start Listed entries
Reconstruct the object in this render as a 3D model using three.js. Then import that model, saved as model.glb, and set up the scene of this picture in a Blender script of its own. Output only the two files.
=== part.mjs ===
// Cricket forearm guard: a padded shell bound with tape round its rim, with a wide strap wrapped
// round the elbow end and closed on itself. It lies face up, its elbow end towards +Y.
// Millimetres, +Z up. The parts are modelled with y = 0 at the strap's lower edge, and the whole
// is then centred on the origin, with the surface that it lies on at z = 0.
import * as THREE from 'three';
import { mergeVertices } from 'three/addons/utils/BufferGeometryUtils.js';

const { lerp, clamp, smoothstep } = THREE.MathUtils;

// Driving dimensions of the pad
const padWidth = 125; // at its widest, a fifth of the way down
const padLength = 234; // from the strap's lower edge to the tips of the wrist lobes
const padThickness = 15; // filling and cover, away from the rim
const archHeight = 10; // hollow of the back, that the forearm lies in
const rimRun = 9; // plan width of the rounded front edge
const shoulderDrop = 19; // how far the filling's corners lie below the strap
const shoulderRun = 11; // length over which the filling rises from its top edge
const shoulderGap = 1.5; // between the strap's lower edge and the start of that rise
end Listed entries
start Listed entries
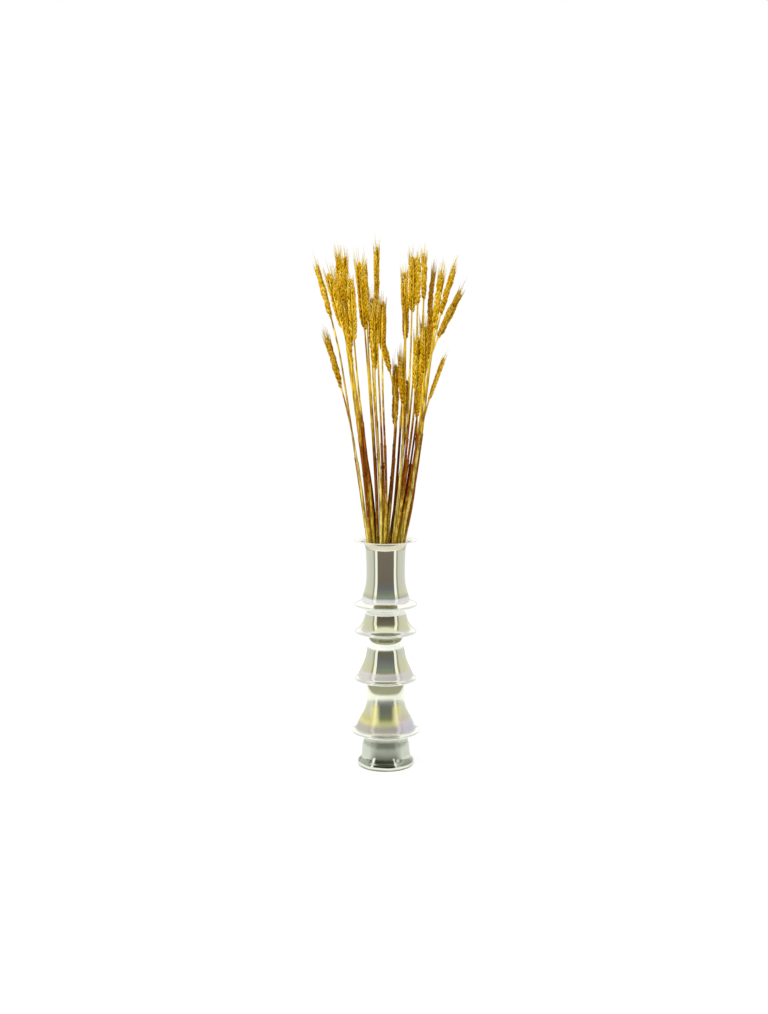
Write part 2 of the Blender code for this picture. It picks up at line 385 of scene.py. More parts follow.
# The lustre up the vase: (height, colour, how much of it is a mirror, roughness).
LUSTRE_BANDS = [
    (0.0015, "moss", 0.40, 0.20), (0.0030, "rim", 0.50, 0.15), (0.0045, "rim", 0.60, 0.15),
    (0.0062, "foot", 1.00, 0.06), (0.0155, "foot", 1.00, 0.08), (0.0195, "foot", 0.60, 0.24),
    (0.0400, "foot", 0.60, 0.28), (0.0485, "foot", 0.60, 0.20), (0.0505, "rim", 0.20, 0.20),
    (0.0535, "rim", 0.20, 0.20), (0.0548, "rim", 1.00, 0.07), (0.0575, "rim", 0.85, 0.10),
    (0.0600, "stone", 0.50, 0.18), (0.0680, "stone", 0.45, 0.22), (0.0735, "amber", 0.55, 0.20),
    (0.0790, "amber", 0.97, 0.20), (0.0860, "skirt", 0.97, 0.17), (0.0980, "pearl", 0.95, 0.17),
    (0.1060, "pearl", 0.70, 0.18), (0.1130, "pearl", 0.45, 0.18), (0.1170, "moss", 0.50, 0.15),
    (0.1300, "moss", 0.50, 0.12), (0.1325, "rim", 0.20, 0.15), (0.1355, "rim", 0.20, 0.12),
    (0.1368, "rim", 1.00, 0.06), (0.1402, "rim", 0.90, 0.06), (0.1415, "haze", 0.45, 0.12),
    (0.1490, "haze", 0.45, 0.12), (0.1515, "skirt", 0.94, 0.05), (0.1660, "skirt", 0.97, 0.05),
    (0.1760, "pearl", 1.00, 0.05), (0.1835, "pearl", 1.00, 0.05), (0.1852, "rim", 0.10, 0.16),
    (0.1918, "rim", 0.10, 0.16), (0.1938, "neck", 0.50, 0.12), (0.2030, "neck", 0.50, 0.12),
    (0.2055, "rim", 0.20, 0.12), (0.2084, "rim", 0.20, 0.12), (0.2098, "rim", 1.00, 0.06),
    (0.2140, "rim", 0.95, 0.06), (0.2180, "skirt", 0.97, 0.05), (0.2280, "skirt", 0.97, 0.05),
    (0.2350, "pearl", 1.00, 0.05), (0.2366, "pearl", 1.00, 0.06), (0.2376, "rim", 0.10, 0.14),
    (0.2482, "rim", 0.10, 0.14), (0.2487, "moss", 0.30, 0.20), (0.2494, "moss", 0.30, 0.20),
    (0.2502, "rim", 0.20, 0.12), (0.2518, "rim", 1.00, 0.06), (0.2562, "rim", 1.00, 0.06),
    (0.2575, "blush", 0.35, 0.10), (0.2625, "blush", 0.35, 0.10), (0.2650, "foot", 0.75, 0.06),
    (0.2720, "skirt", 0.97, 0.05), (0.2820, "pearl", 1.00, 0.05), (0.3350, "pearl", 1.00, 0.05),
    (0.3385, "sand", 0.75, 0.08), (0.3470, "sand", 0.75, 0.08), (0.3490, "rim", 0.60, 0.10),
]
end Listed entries
start Listed entries
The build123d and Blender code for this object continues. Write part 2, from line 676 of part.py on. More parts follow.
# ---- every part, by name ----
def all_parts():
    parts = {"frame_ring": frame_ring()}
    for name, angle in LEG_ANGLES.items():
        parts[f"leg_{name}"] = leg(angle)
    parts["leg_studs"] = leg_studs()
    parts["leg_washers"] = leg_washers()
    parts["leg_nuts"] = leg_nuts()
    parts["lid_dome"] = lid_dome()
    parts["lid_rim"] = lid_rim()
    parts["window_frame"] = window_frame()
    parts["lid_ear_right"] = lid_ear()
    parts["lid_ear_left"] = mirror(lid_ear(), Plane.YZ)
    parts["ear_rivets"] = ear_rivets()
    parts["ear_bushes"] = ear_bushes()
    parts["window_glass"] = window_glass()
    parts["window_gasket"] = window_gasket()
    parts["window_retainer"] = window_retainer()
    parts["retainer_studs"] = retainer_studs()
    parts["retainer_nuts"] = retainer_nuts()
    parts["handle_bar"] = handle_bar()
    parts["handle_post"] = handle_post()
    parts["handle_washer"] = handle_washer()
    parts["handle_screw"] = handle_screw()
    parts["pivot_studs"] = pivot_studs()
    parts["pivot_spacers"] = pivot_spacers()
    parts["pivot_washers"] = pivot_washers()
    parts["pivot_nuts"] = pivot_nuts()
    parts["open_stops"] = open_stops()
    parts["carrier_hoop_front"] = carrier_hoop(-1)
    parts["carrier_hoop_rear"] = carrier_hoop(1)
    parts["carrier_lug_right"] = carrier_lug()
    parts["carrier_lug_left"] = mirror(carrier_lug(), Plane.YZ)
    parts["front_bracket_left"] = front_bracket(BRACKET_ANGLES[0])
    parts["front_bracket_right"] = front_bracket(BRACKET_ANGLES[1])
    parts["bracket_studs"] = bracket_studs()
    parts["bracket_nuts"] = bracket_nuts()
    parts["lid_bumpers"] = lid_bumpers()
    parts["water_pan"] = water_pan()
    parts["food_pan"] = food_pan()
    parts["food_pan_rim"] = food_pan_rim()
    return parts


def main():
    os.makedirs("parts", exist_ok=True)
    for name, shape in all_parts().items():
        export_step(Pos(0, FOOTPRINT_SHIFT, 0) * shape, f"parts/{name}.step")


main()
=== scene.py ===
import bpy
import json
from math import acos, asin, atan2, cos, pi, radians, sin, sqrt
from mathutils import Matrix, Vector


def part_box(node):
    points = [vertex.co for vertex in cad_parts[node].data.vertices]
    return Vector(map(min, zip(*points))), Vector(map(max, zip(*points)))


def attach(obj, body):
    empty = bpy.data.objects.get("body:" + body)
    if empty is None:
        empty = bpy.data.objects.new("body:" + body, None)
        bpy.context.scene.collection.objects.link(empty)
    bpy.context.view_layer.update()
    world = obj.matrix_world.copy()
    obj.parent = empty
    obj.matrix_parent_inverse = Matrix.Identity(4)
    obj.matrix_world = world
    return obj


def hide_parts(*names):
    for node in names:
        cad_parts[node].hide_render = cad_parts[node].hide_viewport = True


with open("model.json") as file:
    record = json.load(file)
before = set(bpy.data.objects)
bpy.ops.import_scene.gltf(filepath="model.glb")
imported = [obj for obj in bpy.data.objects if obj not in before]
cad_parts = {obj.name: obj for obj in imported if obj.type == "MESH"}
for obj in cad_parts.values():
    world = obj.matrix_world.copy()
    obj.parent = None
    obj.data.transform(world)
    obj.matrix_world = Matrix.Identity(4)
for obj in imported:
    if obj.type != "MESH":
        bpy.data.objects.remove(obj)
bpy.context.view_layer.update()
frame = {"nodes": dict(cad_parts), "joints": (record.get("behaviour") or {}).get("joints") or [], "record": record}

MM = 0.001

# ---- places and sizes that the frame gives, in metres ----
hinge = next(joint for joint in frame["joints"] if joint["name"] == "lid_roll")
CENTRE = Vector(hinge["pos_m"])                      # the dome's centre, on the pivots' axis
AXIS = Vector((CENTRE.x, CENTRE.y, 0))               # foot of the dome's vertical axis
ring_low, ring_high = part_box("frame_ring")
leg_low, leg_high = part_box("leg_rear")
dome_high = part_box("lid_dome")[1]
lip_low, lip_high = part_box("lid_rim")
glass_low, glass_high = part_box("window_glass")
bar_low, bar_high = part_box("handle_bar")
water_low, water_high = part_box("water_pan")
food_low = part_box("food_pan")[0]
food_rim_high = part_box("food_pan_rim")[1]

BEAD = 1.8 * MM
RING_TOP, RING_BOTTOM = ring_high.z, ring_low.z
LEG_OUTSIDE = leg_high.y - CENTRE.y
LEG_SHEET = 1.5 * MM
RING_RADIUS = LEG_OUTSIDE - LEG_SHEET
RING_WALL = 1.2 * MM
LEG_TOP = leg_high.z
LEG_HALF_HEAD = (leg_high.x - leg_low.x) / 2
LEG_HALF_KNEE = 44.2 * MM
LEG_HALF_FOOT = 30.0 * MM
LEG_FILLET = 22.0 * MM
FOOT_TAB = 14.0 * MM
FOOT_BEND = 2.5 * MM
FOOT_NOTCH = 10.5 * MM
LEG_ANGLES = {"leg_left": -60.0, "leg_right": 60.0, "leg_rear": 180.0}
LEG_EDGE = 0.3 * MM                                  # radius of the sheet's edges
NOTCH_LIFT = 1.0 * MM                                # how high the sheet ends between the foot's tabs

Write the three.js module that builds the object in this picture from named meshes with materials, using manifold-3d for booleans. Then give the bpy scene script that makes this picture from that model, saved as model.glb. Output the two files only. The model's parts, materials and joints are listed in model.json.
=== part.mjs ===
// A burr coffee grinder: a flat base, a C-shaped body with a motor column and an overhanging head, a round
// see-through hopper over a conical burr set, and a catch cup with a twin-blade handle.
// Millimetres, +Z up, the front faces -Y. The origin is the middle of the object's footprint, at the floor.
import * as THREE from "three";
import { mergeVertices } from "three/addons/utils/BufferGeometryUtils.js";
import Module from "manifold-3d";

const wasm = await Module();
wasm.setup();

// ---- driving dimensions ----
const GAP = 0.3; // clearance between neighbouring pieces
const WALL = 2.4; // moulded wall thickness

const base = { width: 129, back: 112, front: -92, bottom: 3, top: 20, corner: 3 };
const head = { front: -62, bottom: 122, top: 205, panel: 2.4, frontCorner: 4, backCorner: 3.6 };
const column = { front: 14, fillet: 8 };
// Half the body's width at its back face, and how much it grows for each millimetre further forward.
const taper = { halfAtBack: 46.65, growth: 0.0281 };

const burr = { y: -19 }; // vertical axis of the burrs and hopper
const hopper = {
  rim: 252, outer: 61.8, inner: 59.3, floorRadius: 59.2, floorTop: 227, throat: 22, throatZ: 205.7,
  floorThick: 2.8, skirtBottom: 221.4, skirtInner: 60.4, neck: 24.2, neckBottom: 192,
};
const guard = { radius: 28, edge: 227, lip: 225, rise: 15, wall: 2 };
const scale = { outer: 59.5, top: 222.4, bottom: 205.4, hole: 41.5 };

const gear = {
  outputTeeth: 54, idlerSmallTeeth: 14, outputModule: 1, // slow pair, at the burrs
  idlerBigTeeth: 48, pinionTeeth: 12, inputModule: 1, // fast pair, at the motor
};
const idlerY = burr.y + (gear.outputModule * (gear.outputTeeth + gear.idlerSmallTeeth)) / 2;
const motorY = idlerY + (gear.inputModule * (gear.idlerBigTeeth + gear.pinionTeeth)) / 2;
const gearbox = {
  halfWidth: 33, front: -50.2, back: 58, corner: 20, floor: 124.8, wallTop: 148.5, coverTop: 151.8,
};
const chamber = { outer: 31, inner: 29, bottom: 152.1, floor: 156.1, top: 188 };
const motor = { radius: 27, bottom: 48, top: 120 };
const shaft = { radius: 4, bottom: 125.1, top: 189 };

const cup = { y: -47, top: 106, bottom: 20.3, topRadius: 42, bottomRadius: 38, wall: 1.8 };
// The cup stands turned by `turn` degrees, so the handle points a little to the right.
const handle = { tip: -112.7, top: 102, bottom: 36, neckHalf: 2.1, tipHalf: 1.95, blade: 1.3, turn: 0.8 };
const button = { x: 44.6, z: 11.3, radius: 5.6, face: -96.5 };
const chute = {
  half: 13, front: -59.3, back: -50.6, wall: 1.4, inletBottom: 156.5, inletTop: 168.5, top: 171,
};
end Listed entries
§ **Work to do**
Copy out exactly the lines from the one containing "points = [vertex.co" to the one containing "bpy.context.scene.collection.objects.link(empty)", both ends inclusive.

§ **Answer to this task**
    points = [vertex.co for vertex in cad_parts[node].data.vertices]
    return Vector(map(min, zip(*points))), Vector(map(max, zip(*points)))


def attach(obj, body):
    empty = bpy.data.objects.get("body:" + body)
    if empty is None:
        empty = bpy.data.objects.new("body:" + body, None)
        bpy.context.scene.collection.objects.link(empty)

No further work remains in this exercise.